Addressing the potential stigma that can occur to children once diagnosed with conduct disorders may be aided by diagnostic speech, referring to "callous-unemotional behaviours" instead of "callous-unemotional traits". Following this, the DSM refers to the 'specifier for Conduct Disorder' as "with Limited Prosocial Emotions", allowing for a more accurate label of a typical trait.

Emmott and Gibbon follow this means of improvement by again highlighting the impact of the diagnostic language, causing children generally to be viewed as developing positively or negatively, depending on whether they are becoming 'more advanced' or falling behind, respectively. Phelps and McClintocks biosocial approach gives understanding to traits found in children or adolescents, such as antisocial behaviour, which may be impacted by 'genetic transmission', or modelled 'deviant behaviour' by parental figures.

Combining these biomedical and biosocial approaches allows professionals to gain a greater understanding into the harms of diagnosing children with Conduct Disorders, and gives a foundation on how to further improve the diagnostic system.

=== Delinquency ===
Prior to conduct disorder as a diagnosis under the DSM, similar behaviour exhibited in children was often referred under the term delinquency.

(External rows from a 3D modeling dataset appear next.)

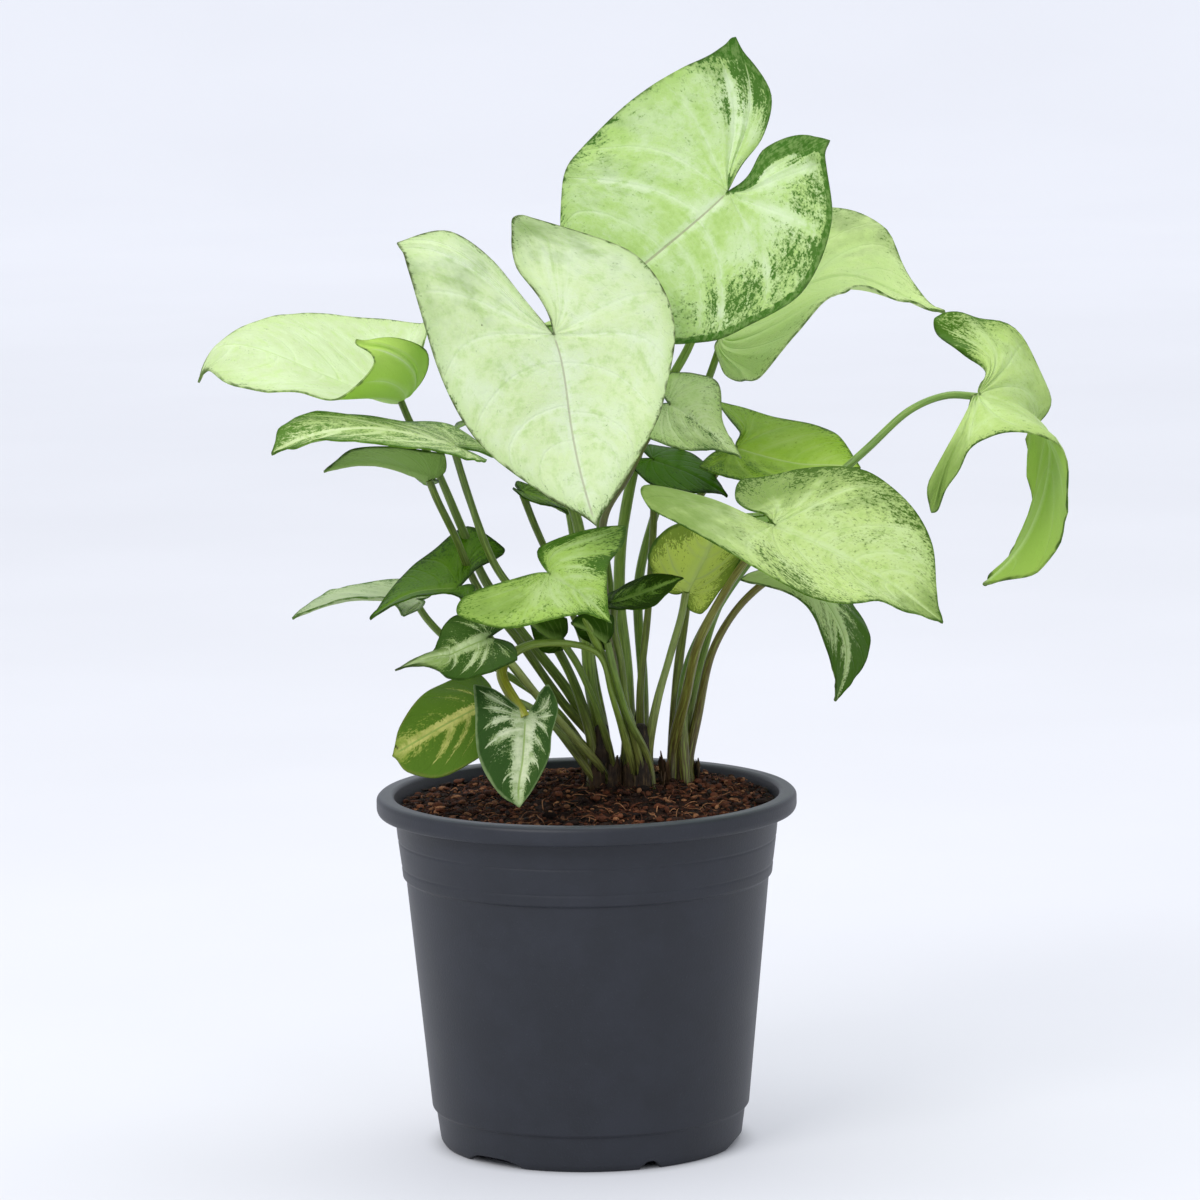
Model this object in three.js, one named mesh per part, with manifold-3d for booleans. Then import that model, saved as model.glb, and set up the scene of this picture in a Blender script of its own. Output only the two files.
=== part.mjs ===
// Potted syngonium: an arrowhead vine with its leaves, stems, soil and nursery pot.
// Millimetres, +Z up, the front of the plant faces -Y, and the origin is the centre of the pot's base.

import * as THREE from "three";
import { mergeVertices } from "three/addons/utils/BufferGeometryUtils.js";
import Module from "manifold-3d";

const wasm = await Module();
wasm.setup();

// Driving dimensions of the pot
const RIM_RADIUS = 65;
const POT_HEIGHT = 110;
const BASE_RADIUS = 46.8;
const WALL = 1.2;
const LIP_WIDTH = 6;
const LIP_DEPTH = 6;
const COLLAR_HEIGHT = 19;
const FOOT_HEIGHT = 11.5;
const FLOOR = 1.6;
const CHANNEL_HEIGHT = 3;
const CHANNEL_RADIUS = 40;
const POT_SIDES = 40;
const NOTCH_FIRST = -41;
const NOTCH_HALF_WIDE = 11.5;
const NOTCH_HALF_NARROW = 3.2;

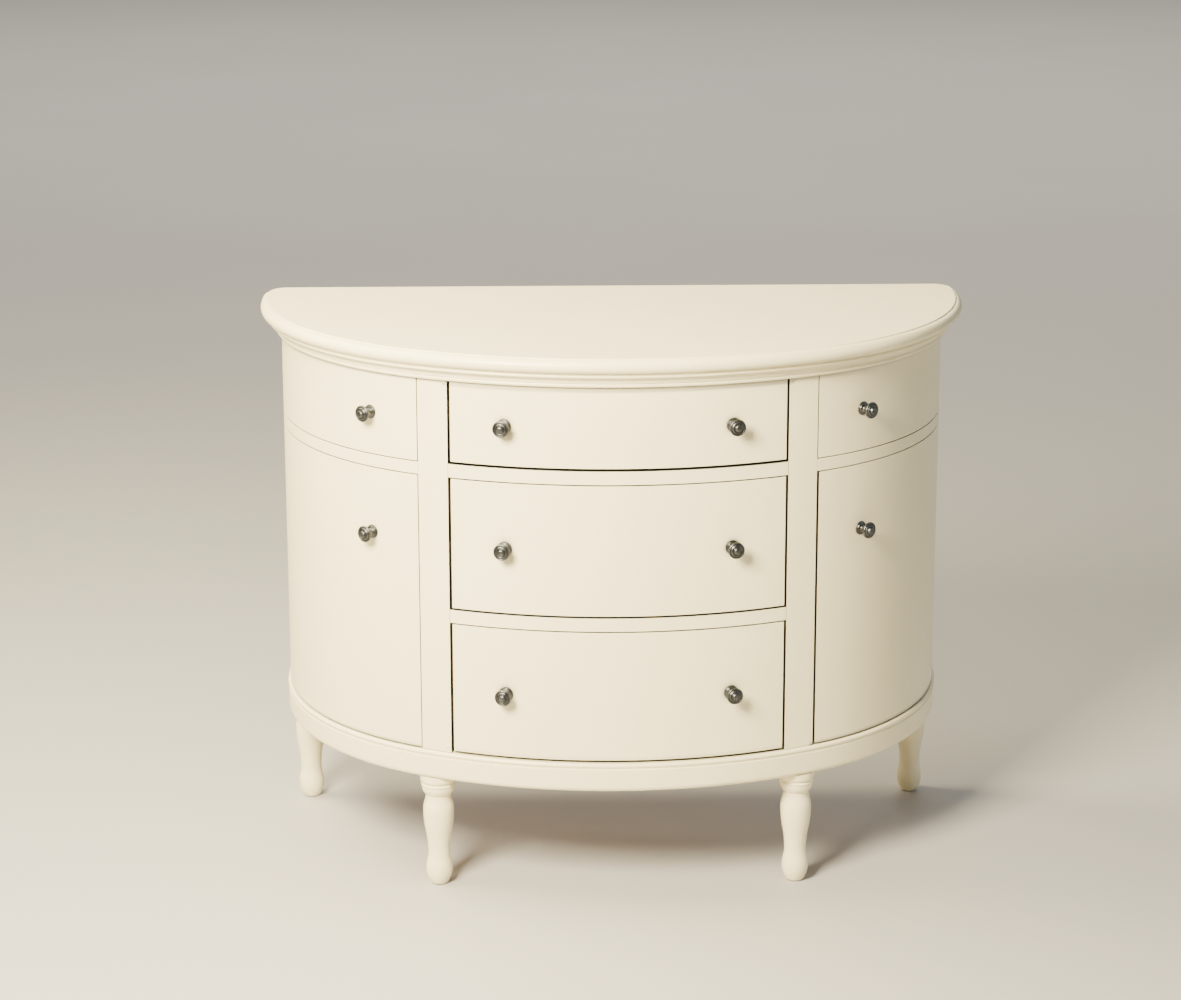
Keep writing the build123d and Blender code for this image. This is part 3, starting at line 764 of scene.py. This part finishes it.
def screw_into(bm, matrix, radius=4.2, rise=1.6, slot=0.5):
    """A domed screw head with a cross recess, standing on the local XY plane."""
    dome = ((1.0, 0.0), (0.98, 0.35), (0.86, 0.72), (0.62, 0.93), (0.40, 1.0))
    count = 24
    rows = [ring(bm, matrix, [radius * share] * count, rise * height) for share, height in dome]
    arms = [0.30 if k % 6 in (0, 1, 5) else 0.12 for k in range(count)]
    rows.append(ring(bm, matrix, [radius * arm for arm in arms], rise - slot))
    for a, b in zip(rows, rows[1:]):
        bridge(bm, a, b)
    bm.faces.new(rows[-1])
    bm.faces.new(list(reversed(rows[0])))


def screws(name, body, places, **sizes):
    bm = bmesh.new()
    for matrix in places:
        screw_into(bm, matrix, **sizes)
    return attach(finish_mesh(name, bm, STEEL, TURNED_SHARP), body)


def build_back():
    """The back board, set a little inside its frame, with screws along its edges."""
    reach = HALF - THICK
    front, rear = REAR_Y - BACK, REAR_Y - 0.5
    outline = [(-reach, front), (reach, front), (reach, rear), (-reach, rear)]
    plate_piece("back_panel_finished", "back_panel", "cabinet", outline, LEG_H, BOARD, BACK_BEVEL, BACK_BOARD)
    spots = []
    edge = 12.0
    for i in range(7):
        x = -reach + edge + (2 * reach - 2 * edge) * i / 6
        spots += [(x, LEG_H + 39.0), (x, BOARD - 9.0)]
    wall = OPEN_X + PARTITION / 2
    for z in (340.0, 480.0, 620.0, 760.0):
        spots += [(-wall, z), (wall, z)]
    turn = Matrix.Rotation(radians(-90), 4, "X")
    places = [Matrix.Translation((x * MM, rear * MM, z * MM)) @ turn for x, z in spots]
    screws("back_screws", "cabinet", places, radius=3.6, rise=0.45, slot=0.3)


def centre_knobs(body, z):
    """The two knobs of a centre drawer, and the screws behind them."""
    turn = asin(KNOB_SPREAD / 2 / BOW_R)
    places = [knob_place(0, BOW_Y, BOW_R, side * turn, z) for side in (-1, 1)]
    turned(body + "_knobs_finished", [body + "_knobs"], body, KNOB_PROFILE, places, PEWTER, 64)
    behind = [knob_place(0, BOW_Y, BOW_R - THICK, side * turn, z, tilt=-90) for side in (-1, 1)]
    screws(body + "_knob_screws", body, behind)


def side_knob(body, side, z):
    """The knob of a side drawer or door, and the screw behind it."""
    turn = asin((JOINT_X + KNOB_INSET - SIDE_X) / SIDE_R)
    place = knob_place(SIDE_X, SIDE_Y, SIDE_R, turn, z, side)
    turned(body + "_knob_finished", [body + "_knob"], body, KNOB_PROFILE, [place], PEWTER, 64)
    screws(body + "_knob_screw", body, [knob_place(SIDE_X, SIDE_Y, SIDE_R - THICK, turn, z, side, tilt=-90)])


def build_fronts():
    heights = {"top": (TOP_DRAWER, CORNICE), "middle": (MIDDLE, UPPER_RAIL), "bottom": (BASE_TOP, LOWER_RAIL)}
    for word, (low, high) in heights.items():
        body = word + "_drawer"
        plate_piece(body + "_front_finished", body + "_front", body, centre_outline(),
                    low + FOOT_GAPS[word], high - SEAM, CARCASS_BEVEL)
        centre_knobs(body, (low + high) / 2)
    for word, side in (("left", -1), ("right", 1)):
        body = word + "_drawer"
        plate_piece(body + "_front_finished", body + "_front", body, side_outline(side),
                    DECK_TOP + SEAM, CORNICE - SEAM, SIDE_BEVEL)
        side_knob(body, side, (TOP_DRAWER + CORNICE) / 2)
        body = word + "_door"
        plate_piece(body + "_finished", body, body, door_outline(side),
                    BASE_TOP + DOOR_FOOT_GAPS[word], UPPER_RAIL - SEAM, SIDE_BEVEL)
        side_knob(body, side, UPPER_RAIL - DOOR_KNOB_DROP)


def dress_frame():
    """Materials for the CAD nodes that stay."""
    plain = {
        "subtop_panel": RAW_ACROSS, "base_panel": RAW_ACROSS,
        "drawer_runners": RAW_WOOD, "side_drawer_guides": RAW_WOOD, "shelf_cleats": RAW_WOOD,
        "leg_blocks": RAW_WOOD, "left_partition": RAW_UPRIGHT, "right_partition": RAW_UPRIGHT,
        "left_shelf": RAW_ACROSS, "right_shelf": RAW_ACROSS, "door_pivot_pins": STEEL,
        "leg_bolts": STEEL, "door_catches": CATCH,
    }
    for word in ("top", "middle", "bottom", "left", "right"):
        plain[word + "_drawer_box"] = DRAWER_WOOD
        plain[word + "_drawer_bottom"] = DRAWER_WOOD_ACROSS
    for word in ("left", "right"):
        plain[word + "_door_bushes"] = BRASS
        plain[word + "_door_strike"] = STEEL
    for name, material in plain.items():
        thing = NODES[name]
        thing.data.materials.clear()
        thing.data.materials.append(material)


build_carcass()
build_back()
build_fronts()
dress_frame()


# Floor, light and camera
def floor_material():
    material, tree, shader = tree_of("pale_floor")
    coords = object_coords(tree)
    cloud = noise(tree, coords, 0.9, 3.0, 0.5)
    colour = ramp(tree, cloud, [(0.3, (0.43, 0.415, 0.395)), (0.7, (0.45, 0.435, 0.415))])
    link(tree, colour, shader.inputs["Base Color"])
    link(tree, spread(tree, noise(tree, coords, 40.0, 4.0, 0.5), 0.55, 0.65), shader.inputs["Roughness"])
    return material


def build_floor():
    bm = bmesh.new()
    reach = 40.0
    corners = ((-reach, -reach), (reach, -reach), (reach, reach), (-reach, reach))
    bm.faces.new([bm.verts.new((x, y, 0.0)) for x, y in corners])
    mesh = bpy.data.meshes.new("floor")
    bm.to_mesh(mesh)
    bm.free()
    new_object("floor", mesh, floor_material())


def area_light(name, place, aim, size, power, colour):
    data = bpy.data.lights.new(name, "AREA")
    data.shape = "RECTANGLE"
    data.size = size[0]
    data.size_y = size[1]
    data.energy = power
    data.color = colour
    lamp = bpy.data.objects.new(name, data)
    bpy.context.scene.collection.objects.link(lamp)
    lamp.location = place
    direction = Vector(aim) - Vector(place)
    lamp.rotation_euler = direction.to_track_quat("-Z", "Y").to_euler()


def build_light():
    area_light("key", (-1.1, -1.85, 2.05), (0, 0, 0.6), (0.9, 0.9), 385.0, (1.0, 0.885, 0.62))
    area_light("fill", (3.6, -0.7, 1.3), (0.3, 0, 0.45), (1.8, 1.8), 24.0, (0.80, 0.93, 1.0))
    area_light("overhead", (-1.9, 0.4, 2.9), (-0.5, 0, 0.9), (1.8, 1.8), 245.0, (1.0, 0.875, 0.54))
    area_light("rear", (0.0, 9.0, 4.2), (0, 8.9, 0.0), (12.0, 8.0), 620.0, (1.0, 0.94, 0.84))
    world = bpy.data.worlds.new("studio")
    world.use_nodes = True
    back = world.node_tree.nodes["Background"]
    back.inputs["Color"].default_value = (0.90, 0.90, 0.88, 1.0)
    back.inputs["Strength"].default_value = 0.24
    bpy.context.scene.world = world


def build_camera():
    """The photograph's view: seen from the front, a little above, with a long lens."""
    data = bpy.data.cameras.new("camera")
    data.sensor_fit = "HORIZONTAL"
    data.sensor_width = 36.0
    data.lens = 93.283
    data.shift_y = -0.06774
    data.clip_end = 200.0
    camera = bpy.data.objects.new("camera", data)
    bpy.context.scene.collection.objects.link(camera)
    turn = Matrix.Rotation(radians(-1.1361), 4, "Z") @ Matrix.Rotation(radians(75.5617), 4, "X")
    lean = Matrix.Rotation(radians(-0.0965), 4, "Z")
    camera.matrix_world = Matrix.Translation((-0.1368, -4.8701, 2.0029)) @ turn @ lean
    bpy.context.scene.camera = camera


build_floor()
build_light()
build_camera()
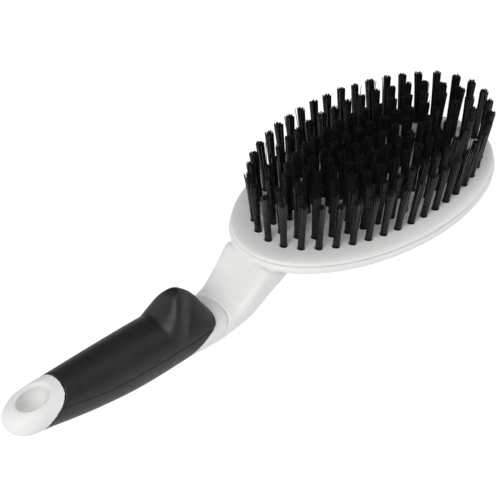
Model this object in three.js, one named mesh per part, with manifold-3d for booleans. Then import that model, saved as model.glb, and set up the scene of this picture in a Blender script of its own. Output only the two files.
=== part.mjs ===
// Oval pet grooming brush: bristle plate, head shell with swan neck, handle core with hanging hole, soft grip
// and the bristle tufts. Millimetres. Everything is drawn in the plate's own axes (origin on the plate's face
// at the middle of the tuft ovals, +X to the head's tip, +Z along the bristles) and then laid on its back.
import * as THREE from 'three';
import { mergeVertices } from 'three/addons/utils/BufferGeometryUtils.js';
import Module from 'manifold-3d';

const wasm = await Module();
wasm.setup();

// ---- driving dimensions ----
const GAP = 0.3;                    // clearance between pieces that touch

const FIELD_X = 54;                 // outer oval of tufts, half length
const FIELD_Y = 28.04;              // outer oval of tufts, half width

const PLATE_CENTRE_X = -2.2;
const PLATE_X = 62.0;               // plate outline, half length
const PLATE_Y = 36.6;               // plate outline, half width
const PLATE_EDGE = 2.4;             // thickness of the plate at its edge, where it sits on the shell's rim
const WEB_UNDERSIDE = -3.2;         // underside of the drilled web, which drops inside the rim
const RIM_WALL = 3.4;               // width of the shell's rim
const SHELL_INSET = 1.0;            // the dome starts this far inside the plate's outline
const DOME_TOP = -5.7;              // and at this height

// Edge of the plate as [inset from the outline, height], from the face over the edge and in under the web.
const PLATE_PROFILE = [[7, 0], [3.2, -0.25], [1.6, -0.65], [0.7, -1.2], [0.5, -1.7], [0.75, -2.15],
  [1.1, -PLATE_EDGE], [RIM_WALL + GAP, -PLATE_EDGE], [RIM_WALL + GAP, WEB_UNDERSIDE]];
// Rim of the shell in the same terms: a bead under a cove that parts it from the plate.
const RIM_PROFILE = [[1.0, -PLATE_EDGE - GAP], [0.4, -3.0], [0, -3.7], [0, -4.4], [0.3, -5.1]];
const OVAL_SIDES = 48;

const DOME_DEPTH = 12.2;            // depth of the domed back below that
const DOME_FULLNESS = 2.8;          // how square-shouldered the dome is; 2 would be a parabola
const DOME_NECK_FULLNESS = 0.5;     // more than that towards the neck, less towards the tip
const DOME_WALL = 2.4;
const DOME_SCALES = [1, 0.96, 0.9, 0.8, 0.68, 0.52, 0.34, 0.14];

const TILT = THREE.MathUtils.degToRad(8.2);     // the plate leans nose down when the brush lies on its back
const LAND = new THREE.Vector3(23, 0, -15.95);   // centre of the flat land that the head rests on

const TUFT_RADIUS = 1.3;
const TUFT_TIP_RADIUS = 1.65;
const TUFT_HEIGHT = 21.9;
const TUFT_ROOT = -4.2;             // where the roots end, behind the web
const TUFT_SIDES = 6;
const SPLAY_X = 0.12;               // outward lean of the outer oval
const SPLAY_Y = 0.167;
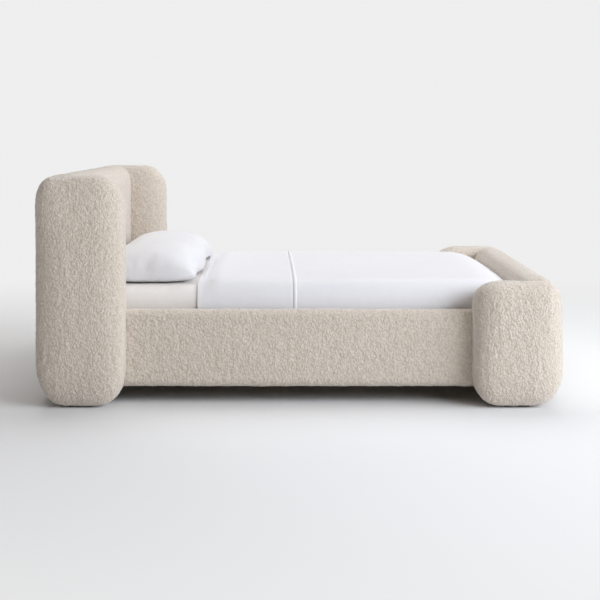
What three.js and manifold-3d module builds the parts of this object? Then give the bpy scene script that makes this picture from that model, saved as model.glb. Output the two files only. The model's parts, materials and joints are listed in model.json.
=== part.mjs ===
// An upholstered platform bed with a wraparound headboard and footboard, its mattress, bedding and pillows.
// Millimetres. +X runs from head to foot, +Y to the sleeper's left and +Z up.
// The origin is on the floor, at the centre of the bed's footprint.
//
// The headboard and the footboard are each a padded panel between two padded wings. Every padded piece is a
// shell of foam and boucle over a timber frame. Two padded rails hang between the wings on hook plates. They
// carry ledgers, and the slats lie on the ledgers and on a centre beam with three legs on screw-in feet.
import * as THREE from "three";
import { mergeVertices } from "three/addons/utils/BufferGeometryUtils.js";
import Module from "manifold-3d";

const wasm = await Module();
wasm.setup();

// Driving dimensions
const BED_LENGTH = 2490;
const MATTRESS = { length: 2032, width: 1524, height: 252, edge: 52, corner: 60 };
const SIDE_GAP = 18; // between the mattress and a rail, for the tucked bedding
const END_GAP = 30; // between the mattress and the headboard panel
const TOUCH = 0.4; // between pieces that touch
const FIT = 0.6; // between a frame and the foam round it
const OVER = 1; // how far a cutting block runs past the face that it opens

const WING_THICK = 220;
const WING_BASE = 8; // the padding stops this far above the floor
const WING_FOAM = 42;
const WING_FRAME_BASE = 30;
const WING_RIM = { outline: 90, depth: 102 }; // how far its rims round in from the outline and from each side
const WING_CORE_SLACK = 12; // the foam is thinner at a wing's corners, so its frame's corners are rounder
// radii are the corners at the outer top, inner top, inner bottom and outer bottom
const HEAD = { height: 1094, wing: 420, panel: 222, radii: [98, 142, 140, 156] };
const FOOT = { height: 594, wing: 420, panel: 184, radii: [92, 118, 118, 148] };
const PANEL_BASE = 60;
const PANEL_FOAM = 58;
const PANEL_END_FOAM = 45;
const PANEL_RADII = { top: 92, bottom: 40 };
const DUST_COVER = { thick: 1.2, inset_x: 44, inset_y: 12 };
const MEMBER = 45; // width of the timbers in the panel and wing frames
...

Delinquency was ascribed to behaviour - often by children or adolescence deemed illegal/not acceptable and marked as a societal burden. Delinquency, however, despite its use as a prescriber of behaviour, is associated by factors of influence which increase the likelihood of exhibiting or acting it out.

Whether directly drawn from developmental such as child abuse or trauma, poor parental supervision, erratic or neglectful emotional contact, low-socio economic backgrounds; to further environmental factors such as high crime neighbourhoods, antisocial peer groups or lack of effective role models.

The causes and effects of antisocial behaviours, can be considerably different depending on age (e.g a preschooler versus a teenager), and function differently between genders.

The relationship between the individual, society and the cultural realm they inhabit have all shown to play a role in ascribing a person and/or their behaviour as delinquency.

Many such behaviours intersect with the criminal justice system, and despite being broadly deemed antisocial, not all exhibited behaviour in children and adolescence meet the diagnostic criteria for conduct disorder. More specifically, in assessment for conduct disorder, as for many personality disorders in adults, the focus of approach is not merely on the actions of a person but unemotional traits such as lack of empathy, extreme aggression, and lack of remorse.